ATMOSPHERIC TRANSPORT AND DIFFUSION
Emissions of radioactive materials from different sources are modeled with a sector-averaged Gaussian plume dispersion model, which utilizes user-provided wind frequency data. Mechanisms such as deposition, of particulates, resuspension, radioactive decay, and ingrowth of decay-products radionuclides are included in the transport model. The model computes annual average air concentrations of radionuclides and then uses the results to compute impacts to humans through various pathways. Ground surface concentrations are estimated from deposition buildup and ingrowth of radioactive decay products. The surface concentrations are modified by radioactive decay, weathering, and other environmental processes. The MILDOS-AREA code allows the user to vary the emission sources as a step function of time by adjusting the emission rates, which includes shutting them off completely. Thus, the results of a computer run can be made to reflect changing processes throughout the facility's operational life.
POPULATION DOSES BEYOND 80 KILOMETERS
Population doses on the North American continent from Rn-222 are calculated on the basis of estimates of population doses resulting from 1000-Ci releases from four specific locations in the western United States: Casper, Wyoming, Falls City, Texas, Grants, New Mexico, and Wellpinit, Washington.
MILDOS-AREA contains the precalculated population dose estimates for 1000-Ci releases from these four sites during the 1978 calendar year. These dose factors are defined in subroutine POPDOS as the array parameter RADPOP. Table 1 has these dose factors.
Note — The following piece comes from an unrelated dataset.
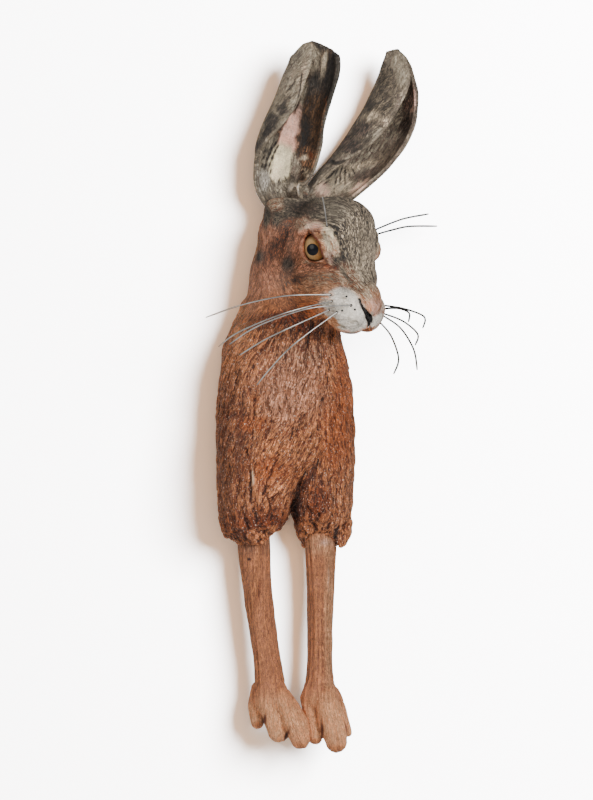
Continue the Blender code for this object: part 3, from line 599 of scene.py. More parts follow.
# x, y, half width, half height, turn, ground, hairs; then how much hair and how soft an edge, if not as plain
bodyStrokes = [
    (287, 392, 32, 38, 0, "brown", "peach", 0.56), (314, 362, 12, 12, 0, "brown", "peach", 0.6),
    (306, 352, 26, 12, 0, "rust", "blush", 0.5, 0.8), (345, 400, 10, 56, 0, "ginger", "brick", 0.6, 0.5),
    (226, 440, 10, 78, 0, "rust", "tan"), (241, 445, 7, 46, 0, "rust", "brown", 0.5, 0.7),
    # the umber stroke at (300, 325) is painted shadow under the chin
    (236, 345, 13, 32, 14, "brown", "fox"), (300, 325, 46, 12, 0, "umber", "tan", 0.5, 0.7),
    (300, 448, 22, 34, 25, "rust", "fox", 0.6), (268, 455, 12, 30, 8, "rust", "fox", 0.58, 0.7),
    (334, 440, 12, 34, 0, "ginger", "brick", 0.55, 0.7), (252, 424, 14, 7, 0, "ginger", "brick", 0.55, 0.7),
    (270, 470, 22, 12, 0, "ginger", "brick", 0.55, 0.8),
    # the umber stroke at (308, 480) and the maroon one at (318, 508) are painted shade in the cleft between
    # the thighs and its set-back recess
    (308, 480, 3.6, 24, 28, "umber", "rust", 0.35, 0.7), (318, 508, 13, 26, 0, "maroon", "ginger", 0.6),
    (328, 366, 4.4, 12, -10, "maroon", "fox", 0.45, 0.7), (254, 368, 4, 6, 0, "maroon", "fox", 0.45, 0.7),
    (255, 400, 6, 10, 0, "ginger", "fox", 0.5, 0.7), (254, 438, 1.6, 18, 4, "maroon", "fox", 0.4, 0.8),
    (252.6, 478, 1.1, 9, 0, "sand", "cream"), (250.6, 486, 1.0, 14, 0, "umber", "maroon", 0.3),
    (262, 524, 40, 16, -4, "maroon", "ginger", 0.6, 0.7), (328, 534, 24, 14, 0, "rust", "fox", 0.5, 0.7),
    # the umber stroke at (298, 506) is painted shadow in the crotch, and the one at (336, 534) is painted
    # shade in the gap between the loose lock and the leg
    (268, 536, 16, 7, 0, "rust", "fox", 0.5, 0.7), (298, 506, 6, 15, 0, "umber", "maroon", 0.45),
    (336, 534, 1.6, 14, -8, "umber", "maroon", 0.3),
    # neck and cheeks
    (284, 296, 56, 32, 0, "brown", "fox", 0.55, 0.35), (244, 298, 15, 42, 10, "sand", "fox", 0.66, 0.5),
    (320, 250, 70, 56, 0, "brown", "peach", 0.6, 0.15), (257, 276, 9, 34, 8, "tan", "peach", 0.72),
    (266, 280, 8, 17, 10, "salmon", "peach", 0.45), (286, 279, 9, 9, 0, "mauve", "salmon", 0.45),
    (318, 285, 32, 13, 0, "brown", "sand"), (328, 278, 24, 6, 0, "brown", "beige", 0.45, 0.8),
    # the umber strokes at (280, 318) and (304, 327) are painted shadow under the jaw
    (300, 302, 34, 9, 4, "brown", "tan", 0.5, 0.7), (280, 318, 34, 8, -10, "umber", "ginger", 0.5, 0.8),
    (304, 327, 18, 8, 30, "umber", "ginger", 0.45, 0.7), (318, 312, 18, 7, 14, "ginger", "brick", 0.6),
    # crown, forehead and bridge of the nose
    (318, 206, 60, 14, -2, "grey", "stone", 0.32, 0.3), (352, 232, 34, 38, 10, "slate", "cream", 0.2, 0.3),
    (364, 266, 17, 40, -8, "grey", "cream", 0.42, 0.35), (332, 211, 20, 12, 0, "grey", "stone", 0.46, 0.5),
    (303, 208, 17, 7, 0, "slate", "mauve", 0.3), (280, 219, 14, 10, 14, "slate", "beige", 0.34, 0.5),
    (284, 236, 7, 16, 26, "slate", "salmon", 0.4), (272, 252, 7, 16, 38, "slate", "salmon", 0.5, 0.7),
    (292, 222, 8, 5, 0, "mauve", "salmon", 0.45, 0.7), (293, 244, 5, 16, 10, "mauve", "peach", 0.5, 0.7),
    (262, 238, 6, 22, 14, "salmon", "peach", 0.64), (254, 250, 5, 18, 12, "brown", "sand", 0.55, 0.7),
    (267, 216, 4, 14, 10, "slate", "beige", 0.34, 0.5), (275, 204, 8, 6, 0, "salmon", "cream", 0.5, 0.5),
    (300, 190, 16, 9, 0, "mauve", "stone", 0.45, 0.3), (306, 194, 2.6, 3, 0, "ginger", "rust", 0.4),
    # round the eye
    (301, 242, 8, 22, 10, "salmon", "peach", 0.62, 0.45), (311, 225, 12, 5.5, 6, "pink", "cream", 0.5, 0.5),
    (300, 225, 6, 5, -30, "salmon", "cream"), (298, 261, 8, 8, 0, "tan", "peach"),
    (314, 267, 16, 4.5, 4, "brown", "peach", 0.5, 0.5),
    (313, 262.4, 10, 1.9, 6, "sand", "cream", 0.45, 0.4), (317, 230, 6, 5, 30, "salmon", "pink", 0.4, 0.5),
    (329, 241, 7.6, 17, -22, "cream", "ivory", 0.5, 0.3), (317, 228.5, 6, 3.6, 10, "peach", "pink"),
    (324.6, 250, 2.6, 13, -20, "salmon", "sand", 0.55), (318.5, 235, 3, 6, -38, "tan", "sand"),
    (330, 256, 4.6, 6, -20, "pink", "cream", 0.5, 0.5), (336, 250, 3, 9, -20, "tan", "cream"),
    (339, 261, 8, 6.5, -20, "slate", "beige", 0.3, 0.5), (338, 267, 9, 3, 0, "slate", "rust", 0.4),
    (327, 265, 4, 3, 40, "rust", "salmon", 0.4), (287.5, 264, 7.2, 8.2, 0, "grey", "mauve", 0.42),
    (300, 278, 12, 3.6, -28, "slate", "brown", 0.4), (286, 286, 5, 3, -20, "grey", "brown", 0.45),
    (313, 286, 3, 2.4, 0, "grey", "brown", 0.4), (259.5, 257, 4.5, 7, 20, "slate", "mauve", 0.42, 0.7),
    # the soot dot at (335, 233.6) is painted shade in an empty whisker hole
    (335, 233.6, 1.7, 1.7, 0, "soot", "soot", 0.2, 0.4), (337.6, 240, 0.8, 6.5, -26, "grey", "slate", 0.4),
    *((x, y, 1.2, 2.0, -24, "brown", "cream", 0.5, 0.8) for x, y in flecks),
    # nose
    (374, 248, 3.4, 28, -4, "mauve", "pink"), (350, 280, 8, 15, -28, "brown", "cream"),
    (345, 274, 2, 12, -34, "grey", "beige", 0.4, 0.7), (357, 270, 3, 16, -26, "grey", "cream", 0.5, 0.7),
    (371, 302, 13, 14, 0, "salmon", "sand", 0.5, 0.4), (366, 294, 8, 9, 20, "brown", "cream"),
    (376, 308, 6, 9, 0, "tan", "pink"),
    # muzzle
    (343.5, 309, 18.6, 22, -20, "white", "ash", 0.35, 0.12),
    (355, 318, 14, 14.5, 0, "white", "ash", 0.3, 0.15), (342, 330, 9, 4, -34, "tan", "sand"),
    # the grey strokes low on the pad and on its left are painted shade under its curve and from the wires,
    # over some grey brush streaks; the mauve line along its lower edge is painted shade
    (377, 322, 9, 8, 0, "white", "ash", 0.3, 0.2), (344, 324, 12, 7, 24, "ash", "white", 0.35, 0.8),
    (331, 308, 4, 9, -10, "ash", "mauve", 0.4, 0.7), (350, 303, 5, 9, -30, "ash", "white", 0.5, 0.8),
    (327, 297, 6, 5, -20, "ash", "fox", 0.45, 0.7), (327, 304, 6, 4, 0, "stone", "white", 0.5, 0.7),
    (341, 327, 13, 4.5, 14, "stone", "white", 0.5, 0.8), (352, 322, 8, 2.4, 30, "stone", "white", 0.5, 0.8),
    (346, 300, 2.4, 6, -30, "beige", "white", 0.5, 0.8), (338, 316, 2.0, 6, 60, "beige", "white", 0.5, 0.8),
    (342, 333.4, 13, 2.4, 6, "mauve", "pink", 0.5, 0.8),
    (329.6, 321.4, 17, 3.8, 44, "tan", "sand", 0.5, 0.4),
]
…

Table 1 Population Doses Resulting From 1 KCi Release of
Rn-222 During 1978, in organ-rem
-------------------------------------------------------------
Release Site Bronchial Whole- Pulmonary
Epithelium Body Lung Bone
-------------------------------------------------------------
Casper, Wyoming 56 8.8 2.0 120
Falls City, Texas 72 5.8 1.6 77
Grants, New Mexico 52 8.2 1.8 110
Wellpinit, Washington 43 9.0 1.7 120
-------------------------------------------------------------
The population dose to persons beyond a 80-km radius around the facility of interest is estimated from radon releases characterized by the nearest of these four sites. The array FRADON is used to select the radon release characteristics for one of the above sites or as a geographic average of the above sites.
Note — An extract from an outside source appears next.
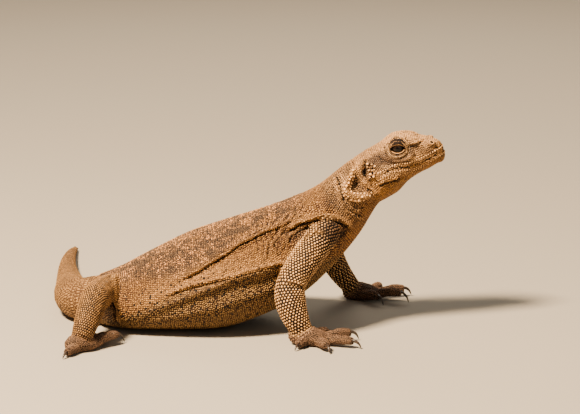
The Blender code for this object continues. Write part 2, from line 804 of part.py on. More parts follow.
def digit_rows(foot, digit, side):
    """A digit from inside the palm to the root of its claw."""
    ahead = inward_turn(foot.turn, side)
    inward = Vector((0, -side, 0)) - ahead * Vector((0, -side, 0)).dot(ahead)
    inward.normalize()
    heel = Vector((foot.heel_x, foot.heel_y, 0))
    way = inward_turn(foot.turn + digit.turn, side)
    root = (heel + ahead * foot.length * digit.root_along
            + inward * foot.half_width * digit.root_inward)
    lift = digit.lift + foot.rise
    radius = DIGIT_RADIUS
    profile = (
        (0.0, radius + foot.rise * 0.6, 0.98), (0.22, radius + lift * 0.5, 1.05),
        (0.42, radius + lift * 0.8, 0.92), (0.62, radius + lift, 1.0),
        (0.82, radius + lift, 0.88), (1.0, radius * 0.9 + lift, 0.72),
    )
    rows = []
    for share, height, size in profile:
        place = root + way * (digit.length * share)
        rows.append(Bone(place.x, place.y, height - 0.15, radius * size, radius * size))
    return rows


def claw_rows(end):
    """A horn claw that starts at the gap off a digit's end and hooks down to the floor."""
    level = end.ahead
    root = end.middle + level * GAP
    rows = []
    for share, height, size in CLAW_PROFILE:
        place = root + level * (CLAW_LENGTH * share)
        rows.append(Bone(place.x, place.y, max(0.4, root.z * height), CLAW_RADIUS * size * 0.8,
                         CLAW_RADIUS * size))
    return rows


def build_digit(name, claw_name, foot, digit, side, materials):
    """One finger or toe, and its claw."""
    rows = digit_rows(foot, digit, side)
    frames = frames_along(rows, spaced(0, len(rows) - 1, DIGIT_RINGS))
    end = frames[-1]
    level = Vector((end.ahead.x, end.ahead.y, 0)).normalized()
    upright = Vector((0, 0, 1))
    frames[-1] = end._replace(ahead=level)
    horny = claw_rows(frames[-1])
    claw = frames_along(horny, spaced(0, len(horny) - 1, CLAW_RINGS))
    claw = [f._replace(first=f.ahead.cross(level.cross(upright)).normalized()) for f in claw]
    claw_rings = [oval_ring(frame, CLAW_SIDES) for frame in claw]
    point = claw[-1].middle + claw[-1].ahead * 0.15
    loft(claw_name, claw_rings, materials["claw"], end_pole=point)
    return loft(name, [oval_ring(frame, DIGIT_SIDES) for frame in frames], materials["foot"])


def foot_space(foot, side, material):
    """The palm and digits grown by the gap, to be cut from the length of limb above them."""
    pieces = [palm_shape("palm space", foot, side, material, GAP)]
    for digit in foot.digits:
        rows = digit_rows(foot, digit, side)
        frames = frames_along(rows, spaced(0, len(rows) - 1, DIGIT_RINGS))
        rings = [oval_ring(frame, DIGIT_SIDES, GAP * 1.2) for frame in frames]
        pieces.append(loft("digit space", rings, material))
    return pieces


def build_foot(name, limb, foot, side, materials):
    pieces = []
    for k, digit in enumerate(foot.digits):
        claw_name = f"claw_{limb}_{DIGIT_NAMES[k]}"
        pieces.append(build_digit(f"digit {limb} {k}", claw_name, foot, digit, side, materials))
    palm = palm_shape(name, foot, side, materials["foot"])
    combine(palm, pieces, "UNION")
    combine(palm, [floor_block(materials["foot"])], "DIFFERENCE")


def build_limb(limb, ridges, materials):
    rows = LIMBS[limb]
    side = SIDES[limb.split("_")[1]]
    foot = FEET[limb]
    end = limb.split("_")[0]
    upper_name, lower_name, joint = UPPER_AND_LOWER[end]
    suffix = limb.split("_")[1]
    skin = materials["limb"]
    frames = tube_frames(rows, 0, joint, LIMB_RINGS_PER_BONE, 0, GAP / 2)
    rings = [oval_ring(frame, LIMB_SIDES) for frame in frames]
    upper = loft(f"{upper_name}_{suffix}", rings, skin)
    cutters = [torso_shape("torso space", skin, GAP * 1.5)]
    if end == "front":
        cutters.append(neck_shape("neck space", skin, ridges, GAP))
    else:
        cutters.append(tail_root_shape("tail space", skin, GAP))
    for cutter in cutters:
        combine(upper, [cutter], "DIFFERENCE")
    frames = tube_frames(rows, joint, len(rows) - 1, LIMB_RINGS_PER_BONE, GAP / 2, 0)
    rings = [oval_ring(frame, LIMB_SIDES) for frame in frames]
    lower = loft(f"{lower_name}_{suffix}", rings, skin)
    combine(lower, foot_space(foot, side, skin), "DIFFERENCE")
    foot_name = ("hand_" if end == "front" else "foot_") + suffix
    build_foot(foot_name, limb, foot, side, materials)


def build_chuckwalla():
    materials = {
        "torso": make_material("back and flank skin", SKIN_TAN, 0.75),
        "neck": make_material("neck skin", SKIN_HEAD, 0.75),
        "head": make_material("head skin", SKIN_HEAD, 0.7),
        "jaw": make_material("jaw skin", SKIN_HEAD, 0.7),
        "tail": make_material("tail skin", SKIN_TAIL, 0.8),
        "limb": make_material("leg skin", SKIN_LIMB, 0.7),
        "foot": make_material("foot skin", SKIN_FOOT, 0.75),
        "eye": make_material("wet eye", EYE_DARK, 0.08),
        "claw": make_material("claw horn", CLAW_HORN, 0.4),
    }
    ridges = ridge_lines()
    build_trunk(materials, ridges)
    build_head(materials, ridges)
    build_tail(materials)
    for limb in LIMBS:
        build_limb(limb, ridges, materials)
    for item in bpy.data.objects:
        item.data.shade_smooth()
        item.data.set_sharp_from_angle(angle=math.radians(50))


clear_scene()
build_chuckwalla()
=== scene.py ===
"""A chuckwalla at life size: one skin over the solids, with its scales, eyes, lids and claws."""

import math
from functools import partial
from itertools import product

import bmesh
import bpy
import numpy as np
from bpy.props import FloatProperty, FloatVectorProperty, PointerProperty
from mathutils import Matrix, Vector
from mathutils.bvhtree import BVHTree
from mathutils.kdtree import KDTree


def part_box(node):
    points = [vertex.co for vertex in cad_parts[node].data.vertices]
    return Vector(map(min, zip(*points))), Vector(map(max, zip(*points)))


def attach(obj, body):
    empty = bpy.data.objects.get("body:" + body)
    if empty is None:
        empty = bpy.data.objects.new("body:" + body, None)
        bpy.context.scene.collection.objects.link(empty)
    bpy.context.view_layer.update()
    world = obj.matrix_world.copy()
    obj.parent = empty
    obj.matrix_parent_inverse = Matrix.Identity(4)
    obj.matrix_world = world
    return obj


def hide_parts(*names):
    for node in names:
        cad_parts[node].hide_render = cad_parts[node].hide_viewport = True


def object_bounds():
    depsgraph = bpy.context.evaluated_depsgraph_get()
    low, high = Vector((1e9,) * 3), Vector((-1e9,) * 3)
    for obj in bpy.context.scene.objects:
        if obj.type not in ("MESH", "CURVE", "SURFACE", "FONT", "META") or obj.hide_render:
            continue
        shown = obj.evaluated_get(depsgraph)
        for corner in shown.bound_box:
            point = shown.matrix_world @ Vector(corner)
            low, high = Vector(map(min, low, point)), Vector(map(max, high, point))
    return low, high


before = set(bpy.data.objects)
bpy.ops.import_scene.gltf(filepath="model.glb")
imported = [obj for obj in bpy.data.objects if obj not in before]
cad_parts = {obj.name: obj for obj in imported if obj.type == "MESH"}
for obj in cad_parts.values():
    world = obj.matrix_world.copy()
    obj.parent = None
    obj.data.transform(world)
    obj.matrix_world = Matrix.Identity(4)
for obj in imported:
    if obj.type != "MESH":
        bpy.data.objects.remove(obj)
CAD_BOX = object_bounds()

bl_info = {
    "name": "Chuckwalla",
    "version": (1, 0, 0),
    "blender": (4, 5, 0),
    "location": "View3D > Sidebar > Chuckwalla",
    "description": "Skin, scales, eyes and claws of a life-size chuckwalla",
    "category": "Object",
}

MM = 0.001
SIDES = {"right": -1, "left": 1}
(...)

The population dose calculations beyond 80-km are based on total U.S. population growth relative to the year 1978. The array PAJUST gives relative population during each time step compared to the 1978 population. A value for PAJUST must be given for each of the NSTEP (maximum allowed is 10) time steps in order. These values are used to obtain the proper continental population doses as a function of the time of exposure.